Das ist ein Grund, weshalb heute kaum eine Einwegflasche aus 100 Prozent recyceltem Kunststoff besteht, wie auch Rolf Buschmann vom Bund für Umwelt und Naturschutz Deutschland (BUND) in Berlin bestätigt. Folgt man der Einweg-Plastik-Richtlinie der EU, so sollen PET-Einweg-Getränkeflaschen ab 2025 mindestens 25 Prozent recycelte Kunststoffe enthalten. Von 2030 an müssen es 30 Prozent sein.

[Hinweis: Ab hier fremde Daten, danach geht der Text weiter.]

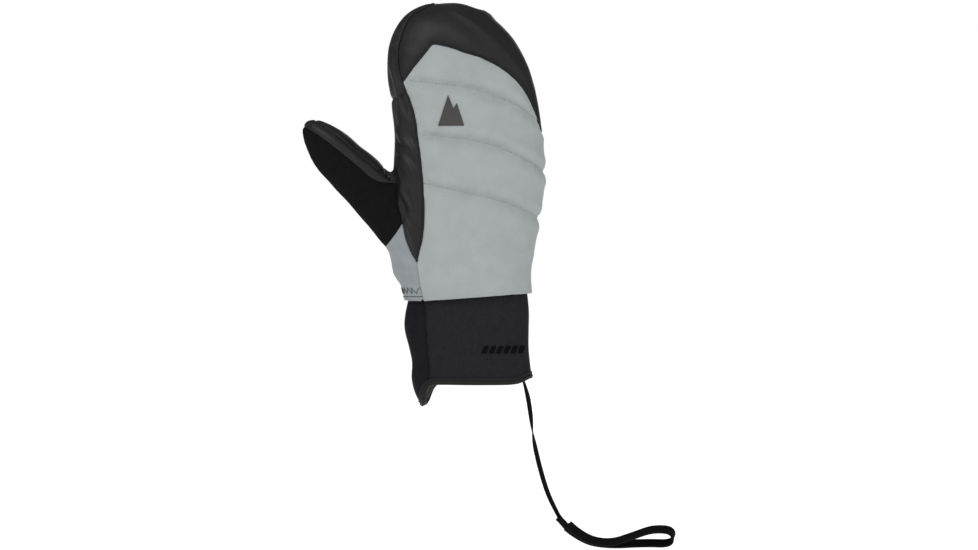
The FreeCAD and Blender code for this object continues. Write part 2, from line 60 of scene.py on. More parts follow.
AIM = Vector((14.25, 0, 81.75)) * MM
CAMERA_DISTANCE = 1.83
FRAME_WIDTH = 0.7335

camera_data = bpy.data.cameras.new("camera")
camera_data.type = "PERSP"
camera_data.sensor_width = 36
camera_data.lens = camera_data.sensor_width * CAMERA_DISTANCE / FRAME_WIDTH
camera_data.clip_end = 20
camera = bpy.data.objects.new("camera", camera_data)
camera.location = AIM - TO_PALM * CAMERA_DISTANCE
camera.rotation_euler = (math.radians(90), 0, 0)
bpy.context.scene.collection.objects.link(camera)
bpy.context.scene.camera = camera


# ---------------------------------------------------------------- small helpers


def smooth_curve(knots):
    """A smooth function through (position, value) knots, flat past its two ends."""
    places = [place for place, _ in knots]
    values = [value for _, value in knots]
    slopes = []
    for index in range(len(knots)):
        low, high = max(index - 1, 0), min(index + 1, len(knots) - 1)
        slopes.append((values[high] - values[low]) / (places[high] - places[low]))

    def at(place):
        """The curve's value at a position."""
        place = min(max(place, places[0]), places[-1])
        index = min(bisect.bisect_right(places, place) - 1, len(places) - 2)
        span = places[index + 1] - places[index]
        t = (place - places[index]) / span
        return (
            values[index] * (1 + 2 * t) * (1 - t) ** 2
            + slopes[index] * span * t * (1 - t) ** 2
            + values[index + 1] * t * t * (3 - 2 * t)
            + slopes[index + 1] * span * t * t * (t - 1)
        )

    return at


def smoothstep(low, high, value):
    """0 below low, 1 above high and smooth between them."""
    t = min(max((value - low) / (high - low), 0), 1)
    return t * t * (3 - 2 * t)


def new_object(name, mesh):
    """A mesh as an object of the scene."""
    thing = bpy.data.objects.new(name, mesh)
    bpy.context.scene.collection.objects.link(thing)
    return thing


def mesh_object(name, bm):
    """The bmesh as a smooth-shaded object; the bmesh is freed."""
    for face in bm.faces:
        face.smooth = True
    mesh = bpy.data.meshes.new(name)
    bm.to_mesh(mesh)
    bm.free()
    return new_object(name, mesh)


def closed_object(name, bm):
    """The bmesh as a smooth-shaded object whose faces all look outward."""
    bmesh.ops.recalc_face_normals(bm, faces=bm.faces)
    return mesh_object(name, bm)


def apply_modifiers(thing):
    """Replace an object's mesh by what its modifiers make of it."""
    depsgraph = bpy.context.evaluated_depsgraph_get()
    mesh = bpy.data.meshes.new_from_object(thing.evaluated_get(depsgraph))
    thing.modifiers.clear()
    thing.data = mesh
    return thing


def thicken(thing, thickness, offset=-1):
    """Give a sheet its thickness: inward (-1), outward (1) or half each way (0)."""
    shell = thing.modifiers.new("thickness", "SOLIDIFY")
    shell.thickness = thickness
    shell.offset = offset


def bridge(bm, rings, closed=True, loop=False):
    """Quads between rings of vertices; loop joins the last ring to the first one."""
    pairs = list(zip(rings, rings[1:]))
    if loop:
        pairs.append((rings[-1], rings[0]))
    for lower, upper in pairs:
        count = len(lower)
        for index in range(count if closed else count - 1):
            after = (index + 1) % count
            bm.faces.new((lower[index], lower[after], upper[after], upper[index]))


def cap(bm, ring, flip=False):
    """Close a ring with a fan round its middle."""
    middle = bm.verts.new(sum((vert.co for vert in ring), Vector()) / len(ring))
    for index, vert in enumerate(ring):
        after = ring[(index + 1) % len(ring)]
        bm.faces.new((after, vert, middle) if flip else (vert, after, middle))


def add_rings(bm, rings):
    """Vertices for rings of places."""
    return [[bm.verts.new(place) for place in ring] for ring in rings]


def add_solid(bm, rings):
    """A closed form through rings of places, with a fan over each end."""
    made = add_rings(bm, rings)
    bridge(bm, made)
    cap(bm, made[0], flip=True)
    cap(bm, made[-1])


def ways_along(path):
    """The direction of travel at each point of a path."""
    ways = []
    for index in range(len(path)):
        low, high = max(index - 1, 0), min(index + 1, len(path) - 1)
        ways.append((path[high] - path[low]).normalized())
    return ways


def square_to(way, rough):
    """The direction nearest to a rough one that is square to a way."""
    return (rough - way * rough.dot(way)).normalized()


def add_tube(bm, path, radius, side_way, sides=8, flat=1.0):
    """A tube along a path; side_way(index) is roughly across it and flat squeezes it along the third way."""
    rings = []
    for index, (place, way) in enumerate(zip(path, ways_along(path))):
        across = square_to(way, side_way(index))
        third = way.cross(across)
        ring = []
        for side in range(sides):
            angle = 2 * math.pi * side / sides
            offset = across * math.cos(angle) + third * (math.sin(angle) * flat)
            ring.append(place + offset * radius)
        rings.append(ring)
    add_solid(bm, rings)


# ---------------------------------------------------------------- leash lines, the CAD's routes in metres

TAPE_ROUTE = [
    (0.0386, 0.002, 0.007), (0.0426, 0.002, -0.005), (0.0452, 0.0015, -0.020), (0.0473, 0.001, -0.040),
    (0.0516, 0.0005, -0.060), (0.0574, 0, -0.080), (0.0626, 0, -0.0915), (0.0672, 0, -0.1002),
]
STRAP_ROUTE = [
    (0.0722, 0.0028, -0.107), (0.084, 0.003, -0.117), (0.104, 0.003, -0.121), (0.132, 0.003, -0.1194),
    (0.1526, 0.003, -0.1202), (0.1526, -0.0026, -0.1094), (0.137, -0.0028, -0.1082),
    (0.122, -0.0028, -0.1136), (0.104, -0.0028, -0.1196), (0.085, -0.0028, -0.1156),
    (0.0736, -0.0028, -0.1052),
]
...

Also doch besser Mehrweg? „Wird ein Produkt oder eine Verpackung wiederverwendet, müssen keine Ressourcen für die Neuherstellung aufgewendet werden. Das heißt auch: Es entsteht weniger Müll“, sagt Buschmann. Beim Bier habe sich Mehrweg am stärksten durchgesetzt, bei Joghurt- und Milchglasbehältern stehe man hingegen noch am Anfang.

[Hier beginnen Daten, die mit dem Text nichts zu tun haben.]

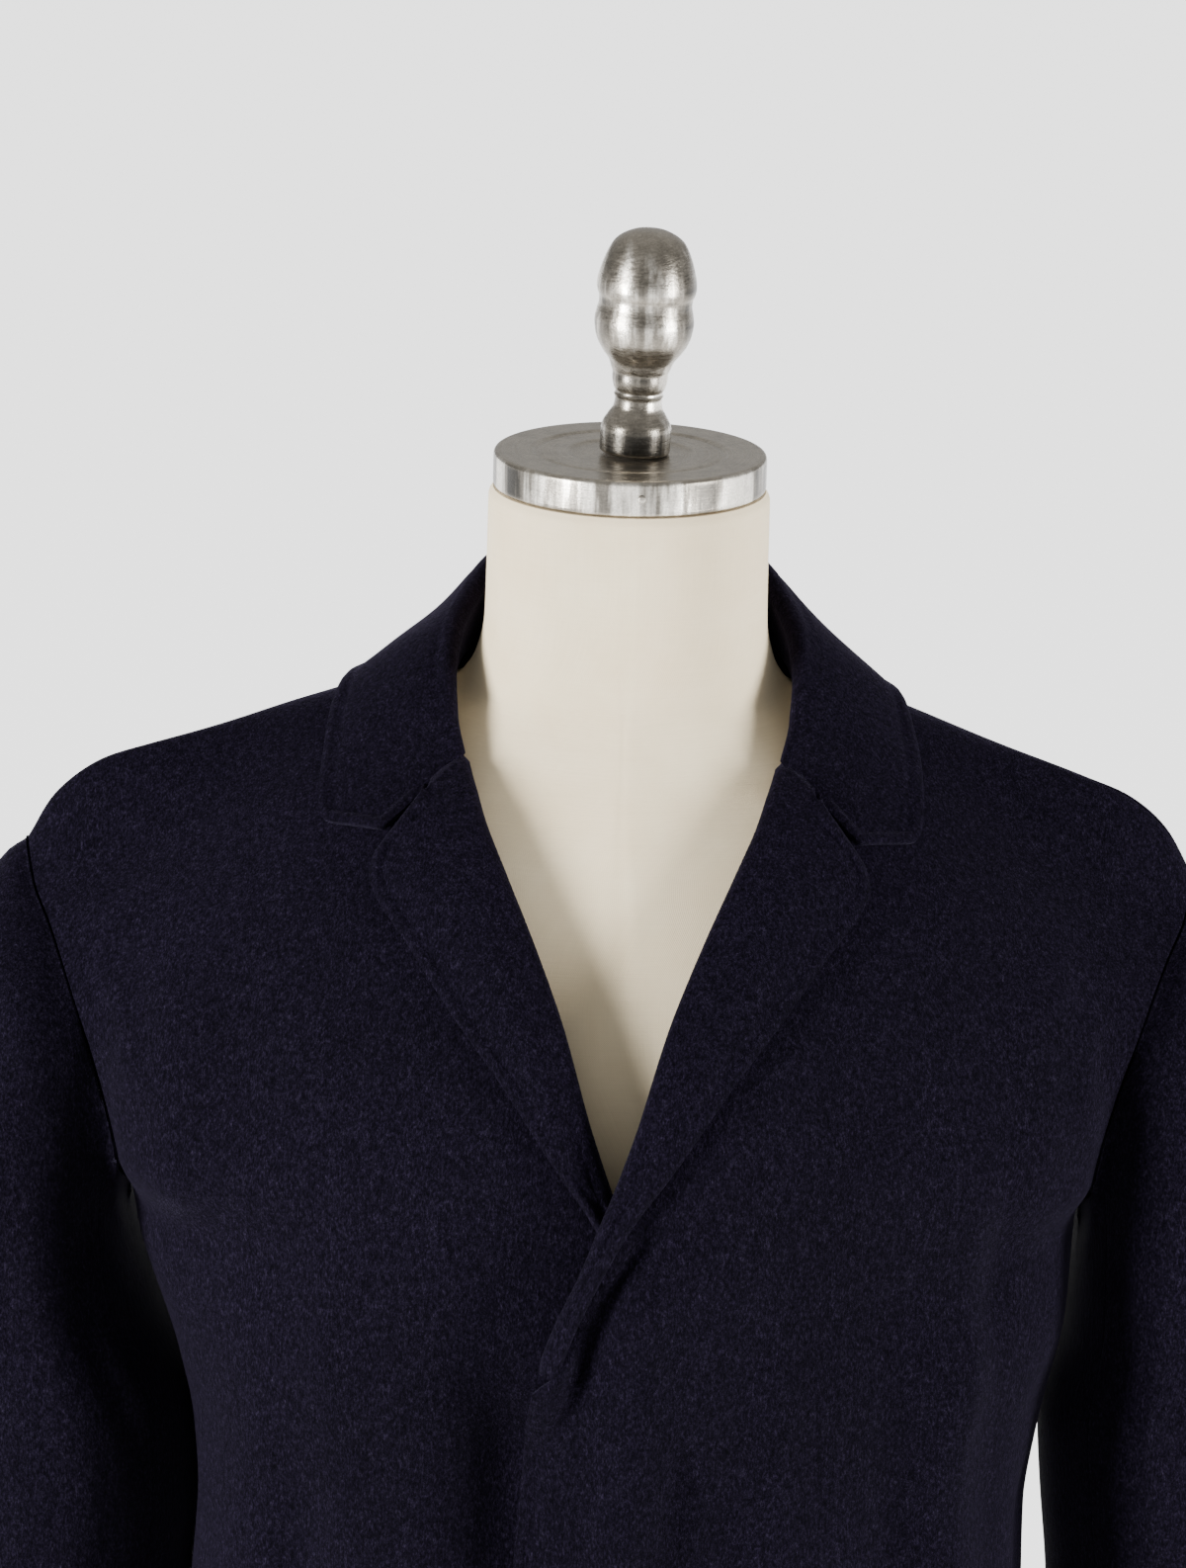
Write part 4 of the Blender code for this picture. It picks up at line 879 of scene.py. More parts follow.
def canvas_material():
    """Plain-woven cream linen stretched over the form, with slubs and a little ageing."""
    made, tree, shader = node_tree("linen_canvas")
    place = add(tree, "ShaderNodeTexCoord").outputs["Object"]
    flat = add(tree, "ShaderNodeUVMap", uv_map="cloth").outputs["UV"]
    parts = add(tree, "ShaderNodeSeparateXYZ")
    tree.links.new(flat, parts.inputs[0])
    turns = 2 * math.pi / THREAD_PERIOD
    warp = maths(tree, "SINE", maths(tree, "MULTIPLY", parts.outputs[0], turns))
    weft = maths(tree, "SINE", maths(tree, "MULTIPLY", parts.outputs[1], turns))
    weave = maths(tree, "MULTIPLY", warp, weft)
    slub_across = noise(tree, flat, 260.0, 2.0, 0.6, (0.10, 6.0, 1.0))
    slub_down = noise(tree, flat, 260.0, 2.0, 0.6, (6.0, 0.10, 1.0))
    stains = noise(tree, place, 22.0, 4.0, 0.6)
    colour = ramp(tree, stains, ((0.30, (0.735, 0.606, 0.404)), (0.72, (0.803, 0.688, 0.488))))
    slubs = maths(tree, "ADD", slub_across, slub_down)
    slub = maths(tree, "MULTIPLY", slubs, 0.5)
    thread = ramp(tree, slub, ((0.36, (0.955, 0.95, 0.94)), (0.66, grey(1.02))))
    crossing = maths(tree, "ADD", maths(tree, "MULTIPLY", weave, 0.5), 0.5)
    crossing = ramp(tree, crossing, ((0.0, (0.93, 0.925, 0.91)), (1.0, grey(1.03))))
    colour = multiplied(tree, colour, thread, crossing)
    normal = bump(tree, weave, 0.30, 0.00012)
    normal = bump(tree, slubs, 0.25, 0.00025, normal)
    normal = bump(tree, noise(tree, place, 60.0, 2.0), 0.15, 0.0008, normal)
    settle(tree, shader, colour, normal, {"Roughness": 0.88, "Specular IOR Level": 0.2, "Sheen Weight": 0.05})
    return made


def metal_material(name, colour, roughness, ring_scale, grain):
    """Turned aluminium: fine rings round the axis, a cast grain, and painted reflection: dark and bright
    streaks down its upright faces and a darker, warmer tone on its level ones.
    """
    made, tree, shader = node_tree(name)
    place = add(tree, "ShaderNodeTexCoord").outputs["Object"]
    parts = add(tree, "ShaderNodeSeparateXYZ")
    tree.links.new(place, parts.inputs[0])
    squares = [maths(tree, "MULTIPLY", parts.outputs[axis], parts.outputs[axis]) for axis in (0, 1)]
    radius = maths(tree, "SQRT", maths(tree, "ADD", *squares))
    rings_at = add(tree, "ShaderNodeCombineXYZ")
    tree.links.new(radius, rings_at.inputs[0])
    tree.links.new(parts.outputs[2], rings_at.inputs[2])
    rings = noise(tree, rings_at.outputs[0], ring_scale, 3.0, 0.7)
    reflection_streaks = noise(tree, place, 55.0, 4.0, 0.65, (1.0, 1.0, 0.10))
    cast = noise(tree, place, 1100.0, 3.0, 0.6)
    marks = noise(tree, place, 160.0, 4.0, 0.65)
    tone = ramp(tree, marks, [(stop, tuple(share * part for part in colour))
                              for stop, share in ((0.30, 0.78), (0.70, 1.10))])
    grainy = ramp(tree, cast, ((0.36, grey(0.80)), (0.62, grey(1.08))))
    # painted reflection: dark and bright streaks on the upright faces, standing in for the studio's
    # surroundings mirrored in the metal
    painted_reflection = ramp(tree, reflection_streaks, ((0.41, grey(0.07)), (0.50, (0.30, 0.295, 0.29)), (0.60, (1.35, 1.38, 1.42))))
    facing = add(tree, "ShaderNodeSeparateXYZ")
    tree.links.new(add(tree, "ShaderNodeNewGeometry").outputs["Normal"], facing.inputs[0])
    upright = maths(tree, "SUBTRACT", 1.0, maths(tree, "ABSOLUTE", facing.outputs[2]))
    # level faces get a flat, darker, warmer painted reflection tone; upright faces get the painted streaks
    painted_reflection = mix(tree, upright, (0.80, 0.77, 0.72), painted_reflection)
    colour = multiplied(tree, tone, grainy, painted_reflection)
    rough = ramp(tree, rings, ((0.30, grey(roughness - 0.07)), (0.70, grey(roughness + 0.12))))
    tree.links.new(rough, shader.inputs["Roughness"])
    normal = bump(tree, rings, 0.30, 0.00010)
    normal = bump(tree, cast, grain, 0.00018, normal)
    settle(tree, shader, colour, normal, {"Metallic": 1.0})
    return made


wool = wool_material()
canvas = canvas_material()
metal = metal_material("turned_aluminium", (0.58, 0.54, 0.475), 0.26, 900.0, 0.45)


# -------- making pieces
def place_mesh(name, mesh, finish, replaced):
    """A mesh as a piece of the row that stands for the replaced nodes."""
    made = bpy.data.objects.new(name, mesh)
    mesh.materials.append(finish)
    bpy.context.scene.collection.objects.link(made)
    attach(made, "root")
    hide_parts(*replaced)
    return made


SEAM_ROUND = 0.45        # share of the rounding at an edge that is sewn to another piece
EDGE_ROUND = 0.00115     # rounding of a free edge
ROUND_SEGMENTS = 3
CORNER_ANGLE = 50        # degrees from which an edge of the form and its fittings stays sharp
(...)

Doch so umweltfreundlich es ist, Verpackungen mehrfach zu nutzen, so schlecht kann die Ökobilanz ausfallen, wenn man ihren Transport dazurechnet. So muss eine herstellereigene Flasche nach der Rückgabe an ihren Ursprungsort zurück. Eine in München ausgetrunkene Limonadenflasche aus Hamburg muss also quer durch die Republik gefahren werden, um sie wieder zu befüllen.
Holzäpfel rät Verbrauchern daher dazu, regionale Getränke mit kurzen Transportwegen zu kaufen und darauf zu achten, dass man eine sogenannte Poolflasche kauft. „Diese muss nicht zu einem bestimmten Hersteller zurück, sondern kann von verschiedenen, auch in der Nähe liegenden Firmen wieder gefüllt werden“, erklärt sie.
Der größte lokale Anbieter in Berlin ist Spreequell. Die Quelle für das Mineralwasser ist seit 2003 aber nicht mehr in Berlin-Weißensee, sondern in Dobra, einem Stadtteil von Bad Liebenwerda im südlichen Brandenburg. Mehrwegquote bei Spreequell: 82 Prozent. Dabei fällt der größte Anteil auf die 1-Liter-PET-Mehrwegflasche, die ausschließlich in Kisten verkauft wird. Die Flaschen werden bis zu 25-mal wiederbefüllt, dann aussortiert und zu 100 Prozent für neue Flaschen recycelt.
Ob Mehrweg-Glas oder Mehrweg-PET ökologisch sinnvoller ist, lässt sich pauschal nicht beantworten. „PET kostet weniger Ressourcen als Glas, kann aber nicht so häufig befüllt werden“, sagt Rolf Buschmann. Als Richtwert gelten bis zu 20 Befüllungen bei PET, bis zu 50 sind es bei Flaschen aus Glas.